We have reasons for hope, and indeed signs of this great transformation of hope can be seen across much of the world, a hope that is more than simply being optimistic, but is the cause for necessary and positive action. The new paradigm of hope gives us a new sense of personal responsibility to do what we can to make the 21st century a better place for us all rather than what is currently happening to the Living Earth as a direct result of irresponsibility human actions. If there is any possibility of avoiding human extinction our best hope is that people, irrespective of background, education, gender, culture, religion, status etc., meet and share understandings relating to our place, responsibilities and meaning in the world.
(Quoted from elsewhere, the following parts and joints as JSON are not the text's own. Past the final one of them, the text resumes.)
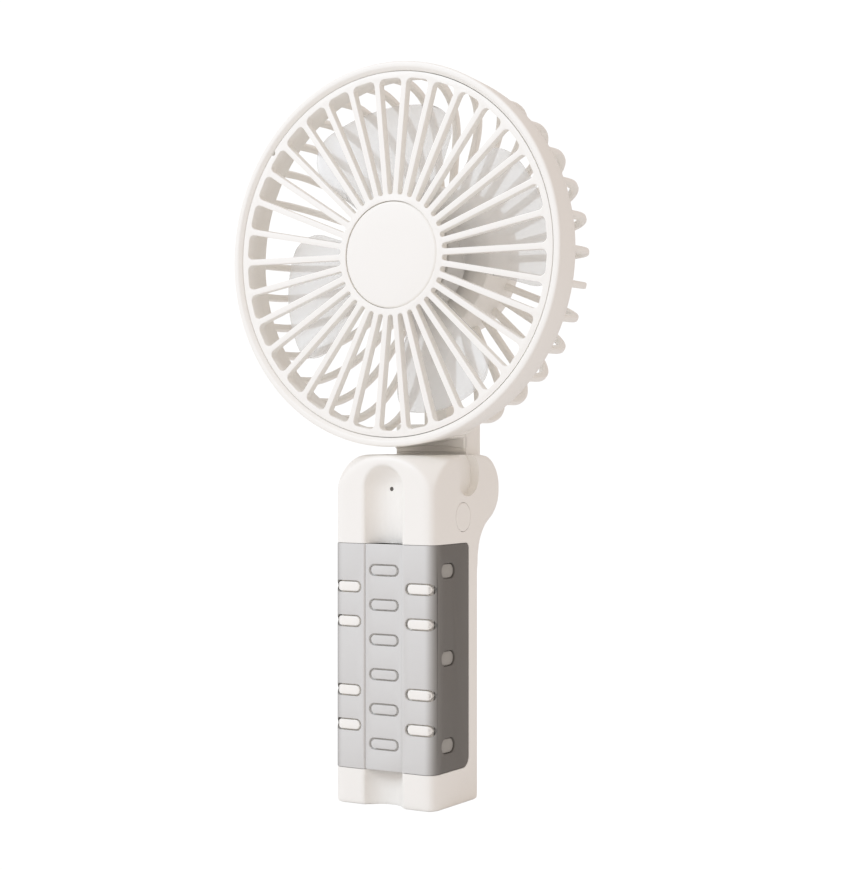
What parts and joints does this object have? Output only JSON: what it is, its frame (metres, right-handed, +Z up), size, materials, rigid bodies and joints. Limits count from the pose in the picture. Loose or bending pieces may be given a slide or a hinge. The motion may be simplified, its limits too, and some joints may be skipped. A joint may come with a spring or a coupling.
{
  "type": "handheld electric fan",
  "caption": "Rechargeable handheld fan with a round ribbed head that tilts back on a knuckle hinge above a slim grooved handle with a soft inlaid grip.",
  "frame": {"origin": "centre of the flat face under the handle", "axes": "+Z up along the handle, front lip of the head towards -Y, power button towards +X"},
  "size_m": [0.105, 0.0393, 0.2027],
  "materials": {
    "cream_plastic": "satin moulded plastic, warm ivory",
    "grip_silicone": "soft matte silicone, warm grey",
    "blade_plastic": "translucent milky plastic",
    "steel": "plain bright steel",
    "laminated_steel": "stacked sheet steel",
    "copper": "enamelled and bare copper",
    "bronze": "sintered bronze",
    "magnet_ferrite": "dark ferrite",
    "motor_plastic": "natural nylon",
    "board_laminate": "green circuit board",
    "chip_black": "black moulding compound",
    "clear_plastic": "clear moulded plastic",
    "cell_foil": "foil pouch",
    "foam": "soft black foam",
    "wire_red": "red wire insulation",
    "wire_black": "black wire insulation"
  },
  "bodies": {
    "handle": {"handle_body": "cream_plastic", "handle_back": "cream_plastic", "handle_screws": "steel", "grip_sleeve": "grip_silicone", "button_switch": "steel", "main_board": "board_laminate", "board_chips": "chip_black", "board_screws": "steel", "indicator_led": "clear_plastic", "light_pipe": "clear_plastic", "battery_cell": "cell_foil", "battery_pad": "foam", "battery_leads": "wire_red", "charge_board": "board_laminate", "charging_socket": "steel", "charge_leads": "wire_red", "motor_leads": "wire_black", "friction_washers": "steel"},
    "button": {"power_button": "cream_plastic"},
    "plunger": {"switch_plunger": "chip_black"},
    "head": {"hinge_pin": "steel", "rear_cage": "cream_plastic", "neck_cover": "cream_plastic", "neck_screws": "steel", "motor_cover": "cream_plastic", "drum_shell": "cream_plastic", "front_grille": "cream_plastic", "grille_cap": "cream_plastic", "motor_can": "steel", "motor_end_cap": "motor_plastic", "motor_magnets": "magnet_ferrite", "motor_brushes": "copper", "motor_bushes": "bronze", "motor_terminals": "copper", "motor_screws": "steel", "motor_wires": "wire_black"},
    "rotor": {"impeller": "blade_plastic", "motor_shaft": "steel", "armature_core": "laminated_steel", "armature_coils": "copper", "commutator": "copper"}
  },
  "joints": [
    {"name": "head_tilt", "type": "hinge", "parent": "handle", "child": "head", "pos_m": [0, 0.015, 0.086], "axis": [-1, 0, 0], "range_deg": [0, 90]},
    {"name": "impeller_spin", "type": "hinge", "parent": "head", "child": "rotor", "pos_m": [0, -0.0096, 0.1502], "axis": [0, 1, 0], "continuous": true},
    {"name": "button_press", "type": "slide", "parent": "handle", "child": "button", "axis": [-1, 0, 0], "range_m": [0, 0.0004], "stiffness_N_per_m": 1500},
    {"name": "plunger_press", "type": "slide", "parent": "handle", "child": "plunger", "axis": [-1, 0, 0], "range_m": [0, 0.0004]}
  ],
  "couplings": [
    {"joint": "plunger_press", "follows": "button_press", "ratio": 1}
  ]
}
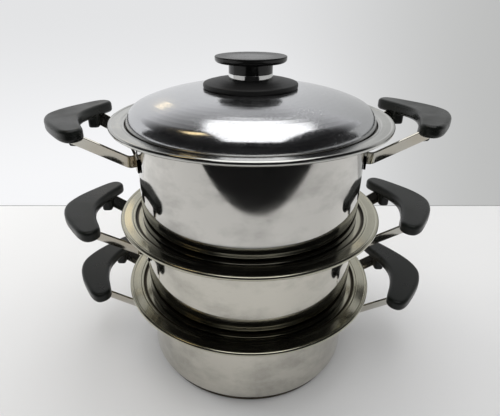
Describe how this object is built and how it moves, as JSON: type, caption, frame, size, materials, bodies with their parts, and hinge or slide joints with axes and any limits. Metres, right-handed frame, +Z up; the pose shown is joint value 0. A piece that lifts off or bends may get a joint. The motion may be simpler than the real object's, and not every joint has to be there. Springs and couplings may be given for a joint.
{
  "type": "stacked casserole set",
  "caption": "Stack of shallow round steel casseroles nested rim on base, with black side grips and a domed lid with a black disc knob.",
  "frame": {"origin": "centre of the bottom pot's foot, on the surface it stands on", "axes": "+Z up along the common axis of the pots and the lid; +X towards the bottom pot's right-hand handle"},
  "size_m": [0.362, 0.25, 0.302],
  "materials": {
    "polished_steel": "mirror polished stainless steel",
    "base_steel": "polished stainless steel",
    "core_aluminium": "plain, sealed inside the base",
    "strap_steel": "rolled strip, lightly polished",
    "screw_steel": "plain steel",
    "band_steel": "polished",
    "black_plastic": "moulded thermoset, satin",
    "knob_base_plastic": "moulded thermoset, matt",
    "knob_plastic": "moulded thermoset, glossy"
  },
  "bodies": {
    "bottom_pot": {"bottom_pot_shell": "polished_steel", "bottom_pot_base_cap": "base_steel", "bottom_pot_base_core": "core_aluminium", "bottom_pot_right_strap": "strap_steel", "bottom_pot_left_strap": "strap_steel", "bottom_pot_right_grip": "black_plastic", "bottom_pot_left_grip": "black_plastic", "bottom_pot_grip_screws": "screw_steel"},
    "middle_pot": {"middle_pot_shell": "polished_steel", "middle_pot_base_cap": "base_steel", "middle_pot_base_core": "core_aluminium", "middle_pot_right_strap": "strap_steel", "middle_pot_left_strap": "strap_steel", "middle_pot_right_grip": "black_plastic", "middle_pot_left_grip": "black_plastic", "middle_pot_grip_screws": "screw_steel"},
    "top_pot": {"top_pot_shell": "polished_steel", "top_pot_base_cap": "base_steel", "top_pot_base_core": "core_aluminium", "top_pot_right_strap": "strap_steel", "top_pot_left_strap": "strap_steel", "top_pot_right_grip": "black_plastic", "top_pot_left_grip": "black_plastic", "top_pot_grip_screws": "screw_steel"},
    "lid": {"lid_shell": "polished_steel", "knob_base": "knob_base_plastic", "knob_band": "band_steel", "knob_grip": "knob_plastic", "knob_washer": "screw_steel", "knob_screw": "screw_steel"}
  },
  "joints": [
    {"name": "middle_pot_lift", "type": "slide", "parent": "bottom_pot", "child": "middle_pot", "axis": [0, 0, 1], "range_m": [0, 0.1]},
    {"name": "top_pot_lift", "type": "slide", "parent": "middle_pot", "child": "top_pot", "axis": [0, 0, 1], "range_m": [0, 0.1]},
    {"name": "lid_lift", "type": "slide", "parent": "top_pot", "child": "lid", "axis": [0, 0, 1], "range_m": [0, 0.1]}
  ]
}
Our task is to find empowering ways of relating to, and integrating what may be seen as abstract, disconnected or overwhelming information, to seeing that a new and positive future is indeed possible for humanity and the Living Earth. Each of us has a critical role to play in bringing such a future about. The aim is to allow ourselves to be empowered and supported in whatever you chose as an individual and, importantly, working together in positive ways with others.
The question for this generation is whether we are entering a world that is fair and just, spiritually fulfilling and sustainable, or a world that is empty of beauty and life? In many ways the answer belongs to all of us. How will we answer this and future generations if we don’t do everything quickly and with determination to preserve the basis of life on Earth now, and instead simply continue as before?
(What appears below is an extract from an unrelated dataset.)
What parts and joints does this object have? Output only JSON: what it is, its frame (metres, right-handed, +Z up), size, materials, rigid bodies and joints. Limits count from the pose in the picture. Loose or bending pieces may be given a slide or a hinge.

It is essential and vital to hold on to a large degree of optimism in today’s challenging age. It opens doors, and pathways, and new opportunities. Optimism results from looking at the circumstances, and our capacity and commitment to transforming those circumstances where and when, necessary. We too often get caught up in our unconscious, unexamined assumptions as a result of our resignation, disappointment and discouragement, and when we do get caught up in these unconscious, unexamined assumptions, we cannot see the reality of improved possibilities, and meaningful lives anymore.
In the midst of so much ecological destruction we must not lose hope in light of the support that life-enhancing movements across the world are being offered by people working together to restore a healthy Living Earth.
It seems that, in general, humanity is somewhat lost in that it cannot agree on what we are meant to be doing here. We lack a worldview that reflects our place and purpose in the Universe. However, with the help of science and a degree of wisdom and understanding the emergence of the new evolutionary worldview is beginning to lift us out of ignorance and danger.
It could be said that when we show empathy and compassion to each other, there is no burden too heavy for us to carry together. Again, it is in acknowledging together the Living Earth’s injuries that necessary change happens. It’s in the sharing our grief with the Living Earth and our fellow humans, seeing it together and not looking away, that the heartbreak turns to hope.
Jeremy Lent in his work ‘Patterns of Meaning’ talks about integrating science and traditional wisdom in order to find our place in the universe. In recent decades conservation efforts have led to a number of species being saved from extinction as a sign of hope. Sadly, many of the world’s species remain in danger of extinction. Nevertheless, hidden behind these conservations efforts there is important progress, and that tells us that if we put the right policies in place, they can work.